● SUPPLIED DATA:

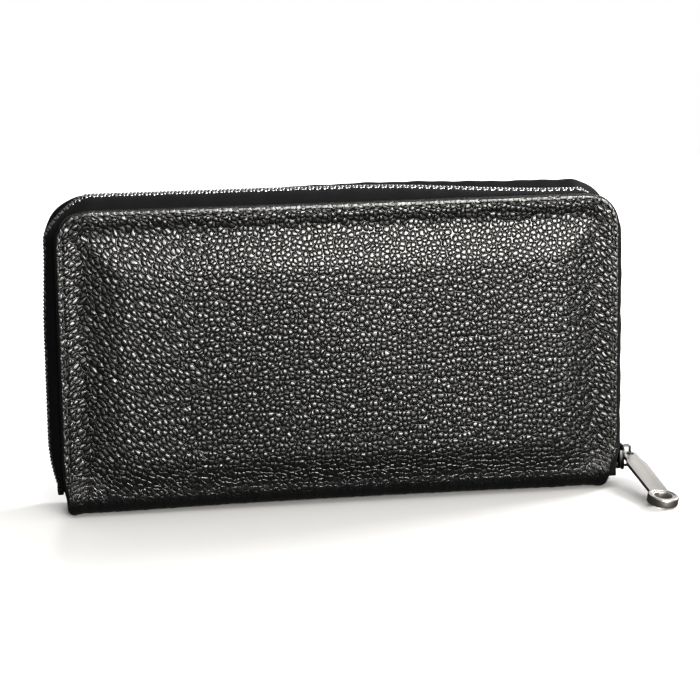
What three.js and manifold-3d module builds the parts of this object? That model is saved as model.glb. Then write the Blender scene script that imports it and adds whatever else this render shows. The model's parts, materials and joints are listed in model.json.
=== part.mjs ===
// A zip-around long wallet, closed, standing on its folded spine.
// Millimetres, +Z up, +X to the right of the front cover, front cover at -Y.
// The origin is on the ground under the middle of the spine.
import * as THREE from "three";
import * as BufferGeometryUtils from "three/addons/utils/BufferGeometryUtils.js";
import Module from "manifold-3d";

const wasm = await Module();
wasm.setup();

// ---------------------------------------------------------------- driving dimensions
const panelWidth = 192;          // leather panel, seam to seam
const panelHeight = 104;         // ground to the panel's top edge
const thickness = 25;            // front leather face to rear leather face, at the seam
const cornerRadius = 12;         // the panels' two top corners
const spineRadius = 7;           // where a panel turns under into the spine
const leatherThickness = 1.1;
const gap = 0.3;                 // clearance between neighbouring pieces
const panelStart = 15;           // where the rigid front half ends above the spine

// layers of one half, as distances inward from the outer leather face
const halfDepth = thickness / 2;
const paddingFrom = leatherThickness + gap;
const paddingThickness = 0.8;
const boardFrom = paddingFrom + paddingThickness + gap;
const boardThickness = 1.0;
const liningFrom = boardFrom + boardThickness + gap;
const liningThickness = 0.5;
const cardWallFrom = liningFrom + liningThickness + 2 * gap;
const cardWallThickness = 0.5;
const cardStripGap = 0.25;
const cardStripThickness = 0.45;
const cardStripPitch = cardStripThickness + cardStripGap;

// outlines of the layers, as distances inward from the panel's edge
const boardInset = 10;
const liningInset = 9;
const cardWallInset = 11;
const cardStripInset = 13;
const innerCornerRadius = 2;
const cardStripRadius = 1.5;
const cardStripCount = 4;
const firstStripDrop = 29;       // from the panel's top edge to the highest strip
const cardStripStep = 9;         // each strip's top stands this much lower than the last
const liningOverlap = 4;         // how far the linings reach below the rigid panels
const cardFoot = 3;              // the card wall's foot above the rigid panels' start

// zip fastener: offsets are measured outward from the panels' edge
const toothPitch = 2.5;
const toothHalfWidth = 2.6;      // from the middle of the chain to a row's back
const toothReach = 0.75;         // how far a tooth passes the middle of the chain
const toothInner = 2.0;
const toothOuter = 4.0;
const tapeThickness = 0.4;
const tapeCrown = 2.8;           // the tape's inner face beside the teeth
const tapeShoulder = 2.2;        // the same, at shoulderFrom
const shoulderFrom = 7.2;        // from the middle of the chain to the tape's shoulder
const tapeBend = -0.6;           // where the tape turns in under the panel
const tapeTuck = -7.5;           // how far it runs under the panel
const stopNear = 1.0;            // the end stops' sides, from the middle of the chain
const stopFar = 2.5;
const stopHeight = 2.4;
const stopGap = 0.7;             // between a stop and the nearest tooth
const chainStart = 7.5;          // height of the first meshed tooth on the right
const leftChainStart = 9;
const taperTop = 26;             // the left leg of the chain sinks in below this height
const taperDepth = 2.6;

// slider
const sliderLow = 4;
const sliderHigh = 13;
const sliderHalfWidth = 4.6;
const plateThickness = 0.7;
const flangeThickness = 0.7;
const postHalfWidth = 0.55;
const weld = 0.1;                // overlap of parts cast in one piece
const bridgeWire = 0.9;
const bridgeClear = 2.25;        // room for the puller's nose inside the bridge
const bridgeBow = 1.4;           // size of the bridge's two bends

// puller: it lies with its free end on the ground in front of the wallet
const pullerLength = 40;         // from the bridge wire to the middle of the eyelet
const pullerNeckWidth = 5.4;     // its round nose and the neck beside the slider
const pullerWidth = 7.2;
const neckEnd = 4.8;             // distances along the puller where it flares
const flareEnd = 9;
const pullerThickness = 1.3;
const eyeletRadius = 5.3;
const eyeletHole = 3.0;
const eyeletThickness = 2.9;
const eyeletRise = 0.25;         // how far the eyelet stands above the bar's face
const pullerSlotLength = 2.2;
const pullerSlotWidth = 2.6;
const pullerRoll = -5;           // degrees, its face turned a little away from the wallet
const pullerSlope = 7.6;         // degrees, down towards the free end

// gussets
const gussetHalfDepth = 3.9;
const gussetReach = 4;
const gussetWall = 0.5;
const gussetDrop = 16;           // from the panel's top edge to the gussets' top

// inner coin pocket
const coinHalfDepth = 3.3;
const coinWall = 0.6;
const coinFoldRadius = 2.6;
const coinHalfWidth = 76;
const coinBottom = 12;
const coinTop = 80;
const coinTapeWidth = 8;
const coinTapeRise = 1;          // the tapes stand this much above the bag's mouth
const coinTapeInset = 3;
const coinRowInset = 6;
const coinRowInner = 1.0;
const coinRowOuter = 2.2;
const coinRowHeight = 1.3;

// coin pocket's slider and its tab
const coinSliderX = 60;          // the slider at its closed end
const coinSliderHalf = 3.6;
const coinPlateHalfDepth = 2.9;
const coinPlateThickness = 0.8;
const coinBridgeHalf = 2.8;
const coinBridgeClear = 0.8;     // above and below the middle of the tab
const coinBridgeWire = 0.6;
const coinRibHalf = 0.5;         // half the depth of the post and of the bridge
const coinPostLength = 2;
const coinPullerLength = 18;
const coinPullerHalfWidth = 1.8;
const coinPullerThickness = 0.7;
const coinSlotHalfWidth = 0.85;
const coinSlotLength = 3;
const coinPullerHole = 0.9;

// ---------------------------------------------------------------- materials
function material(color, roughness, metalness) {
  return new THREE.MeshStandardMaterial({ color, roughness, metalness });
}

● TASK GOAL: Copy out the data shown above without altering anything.

● SOLUTION TO THIS EXERCISE:
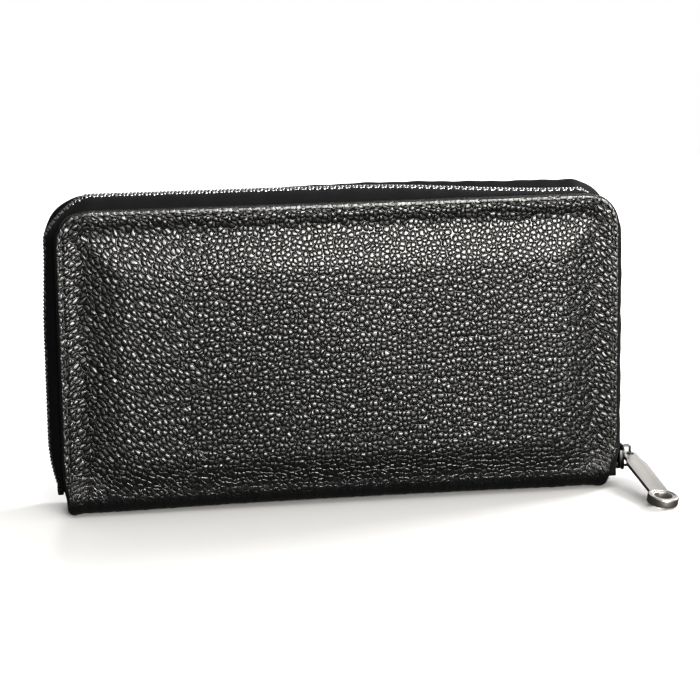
What three.js and manifold-3d module builds the parts of this object? That model is saved as model.glb. Then write the Blender scene script that imports it and adds whatever else this render shows. The model's parts, materials and joints are listed in model.json.
=== part.mjs ===
// A zip-around long wallet, closed, standing on its folded spine.
// Millimetres, +Z up, +X to the right of the front cover, front cover at -Y.
// The origin is on the ground under the middle of the spine.
import * as THREE from "three";
import * as BufferGeometryUtils from "three/addons/utils/BufferGeometryUtils.js";
import Module from "manifold-3d";

const wasm = await Module();
wasm.setup();

// ---------------------------------------------------------------- driving dimensions
const panelWidth = 192;          // leather panel, seam to seam
const panelHeight = 104;         // ground to the panel's top edge
const thickness = 25;            // front leather face to rear leather face, at the seam
const cornerRadius = 12;         // the panels' two top corners
const spineRadius = 7;           // where a panel turns under into the spine
const leatherThickness = 1.1;
const gap = 0.3;                 // clearance between neighbouring pieces
const panelStart = 15;           // where the rigid front half ends above the spine

// layers of one half, as distances inward from the outer leather face
const halfDepth = thickness / 2;
const paddingFrom = leatherThickness + gap;
const paddingThickness = 0.8;
const boardFrom = paddingFrom + paddingThickness + gap;
const boardThickness = 1.0;
const liningFrom = boardFrom + boardThickness + gap;
const liningThickness = 0.5;
const cardWallFrom = liningFrom + liningThickness + 2 * gap;
const cardWallThickness = 0.5;
const cardStripGap = 0.25;
const cardStripThickness = 0.45;
const cardStripPitch = cardStripThickness + cardStripGap;

// outlines of the layers, as distances inward from the panel's edge
const boardInset = 10;
const liningInset = 9;
const cardWallInset = 11;
const cardStripInset = 13;
const innerCornerRadius = 2;
const cardStripRadius = 1.5;
const cardStripCount = 4;
const firstStripDrop = 29;       // from the panel's top edge to the highest strip
const cardStripStep = 9;         // each strip's top stands this much lower than the last
const liningOverlap = 4;         // how far the linings reach below the rigid panels
const cardFoot = 3;              // the card wall's foot above the rigid panels' start

// zip fastener: offsets are measured outward from the panels' edge
const toothPitch = 2.5;
const toothHalfWidth = 2.6;      // from the middle of the chain to a row's back
const toothReach = 0.75;         // how far a tooth passes the middle of the chain
const toothInner = 2.0;
const toothOuter = 4.0;
const tapeThickness = 0.4;
const tapeCrown = 2.8;           // the tape's inner face beside the teeth
const tapeShoulder = 2.2;        // the same, at shoulderFrom
const shoulderFrom = 7.2;        // from the middle of the chain to the tape's shoulder
const tapeBend = -0.6;           // where the tape turns in under the panel
const tapeTuck = -7.5;           // how far it runs under the panel
const stopNear = 1.0;            // the end stops' sides, from the middle of the chain
const stopFar = 2.5;
const stopHeight = 2.4;
const stopGap = 0.7;             // between a stop and the nearest tooth
const chainStart = 7.5;          // height of the first meshed tooth on the right
const leftChainStart = 9;
const taperTop = 26;             // the left leg of the chain sinks in below this height
const taperDepth = 2.6;

// slider
const sliderLow = 4;
const sliderHigh = 13;
const sliderHalfWidth = 4.6;
const plateThickness = 0.7;
const flangeThickness = 0.7;
const postHalfWidth = 0.55;
const weld = 0.1;                // overlap of parts cast in one piece
const bridgeWire = 0.9;
const bridgeClear = 2.25;        // room for the puller's nose inside the bridge
const bridgeBow = 1.4;           // size of the bridge's two bends

// puller: it lies with its free end on the ground in front of the wallet
const pullerLength = 40;         // from the bridge wire to the middle of the eyelet
const pullerNeckWidth = 5.4;     // its round nose and the neck beside the slider
const pullerWidth = 7.2;
const neckEnd = 4.8;             // distances along the puller where it flares
const flareEnd = 9;
const pullerThickness = 1.3;
const eyeletRadius = 5.3;
const eyeletHole = 3.0;
const eyeletThickness = 2.9;
const eyeletRise = 0.25;         // how far the eyelet stands above the bar's face
const pullerSlotLength = 2.2;
const pullerSlotWidth = 2.6;
const pullerRoll = -5;           // degrees, its face turned a little away from the wallet
const pullerSlope = 7.6;         // degrees, down towards the free end

// gussets
const gussetHalfDepth = 3.9;
const gussetReach = 4;
const gussetWall = 0.5;
const gussetDrop = 16;           // from the panel's top edge to the gussets' top

// inner coin pocket
const coinHalfDepth = 3.3;
const coinWall = 0.6;
const coinFoldRadius = 2.6;
const coinHalfWidth = 76;
const coinBottom = 12;
const coinTop = 80;
const coinTapeWidth = 8;
const coinTapeRise = 1;          // the tapes stand this much above the bag's mouth
const coinTapeInset = 3;
const coinRowInset = 6;
const coinRowInner = 1.0;
const coinRowOuter = 2.2;
const coinRowHeight = 1.3;

// coin pocket's slider and its tab
const coinSliderX = 60;          // the slider at its closed end
const coinSliderHalf = 3.6;
const coinPlateHalfDepth = 2.9;
const coinPlateThickness = 0.8;
const coinBridgeHalf = 2.8;
const coinBridgeClear = 0.8;     // above and below the middle of the tab
const coinBridgeWire = 0.6;
const coinRibHalf = 0.5;         // half the depth of the post and of the bridge
const coinPostLength = 2;
const coinPullerLength = 18;
const coinPullerHalfWidth = 1.8;
const coinPullerThickness = 0.7;
const coinSlotHalfWidth = 0.85;
const coinSlotLength = 3;
const coinPullerHole = 0.9;

// ---------------------------------------------------------------- materials
function material(color, roughness, metalness) {
  return new THREE.MeshStandardMaterial({ color, roughness, metalness });
}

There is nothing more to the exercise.